Don't Make It About the (Digital) Tools When You Want It To Be About the Learning

I was sitting in a meeting today with some administrators, and we were discussing what we were looking for when we were looking for the thoughtful use of technology to support learning. What, we wondered, does the thoughtful use of digital tools for learning look like?

And that’s a good question to spend some time on. It was a good conversation.

But why do we always wonder about “digital” tools?1 What about the analog ones?

What does the thoughtful use of pens and pencils to support learning look like? How about the thoughtful use of sticky notes and index cards? What does/can/should that look like?

Seems to me the push to understand and separate digital tools from the analog ones can often confuse the real issue, the meaty question that is really the point of talking about iDevices, or tablets, or touchpads or whatever.

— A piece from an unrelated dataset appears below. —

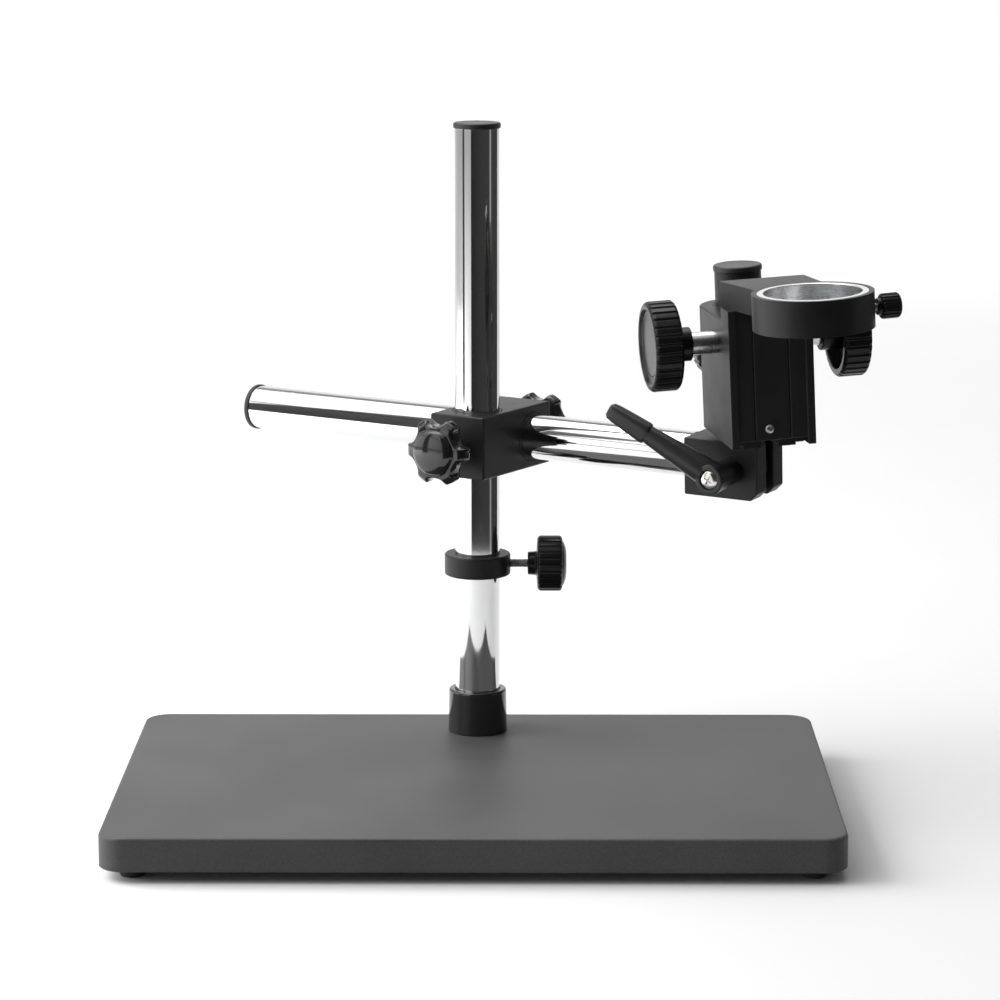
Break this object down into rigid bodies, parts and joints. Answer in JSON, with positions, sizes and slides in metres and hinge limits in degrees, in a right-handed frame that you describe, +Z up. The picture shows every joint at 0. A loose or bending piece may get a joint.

And perhaps exploring more familiar tools can help us get to the bottom of that in a better way.

That question is, of course, “What does learning look like?”

How do you know?

Defend your answer.

  1. Certainly, in the particular conversation I was in today, it was specifically about some new digital stuff. It made sense for us to focus on the digital. At least a little. But I’m wondering more broadly here. []

34 thoughts on “Don't Make It About the (Digital) Tools When You Want It To Be About the Learning

  1. It looks like this:

    Which is to say, it looks a lot like it always has – asking questions, challenging assumptions, listening.

    Our shiny new tools might have changed the means by which we engage in discourse, but it hasn’t changed the nature of curiosity.

    While I hesitate to define learning, as the need for learning and the process of learning will vary widely both between individuals and with the same individual over time, I’d argue that one of the signs that learning has happened (let’s call it learn-scat) is that some questions have been answered, and others raised.

    But yes, the focus on tools is a distraction, and it’s an easy distraction to buy, because many of the tools are marketed as a shortcut that “simplifies” the process of learning.
    Bill Fitzgerald´s last blog post ..Liars

  2. A good approach to keep returning to. Shiny new toys easily distract with their shiny (or, for some, intimidate), and so it’s important to continue to ask this question, or maybe “what can learning look like … now?”

    Thanks for this post … we’ll be starting new teacher training with this as a simple but excellent way to frame how we think about what we might do with (or despite) all this stuff we’re learning about in this mad-dash week before the students return.

  3. Learning looks like any number of things. Utilizing analog or digital tools in the classroom is only as effective as its implementation. Even sticky notes can go vastly wrong if the teacher can’t incorporate their advantages into the work to promote learning.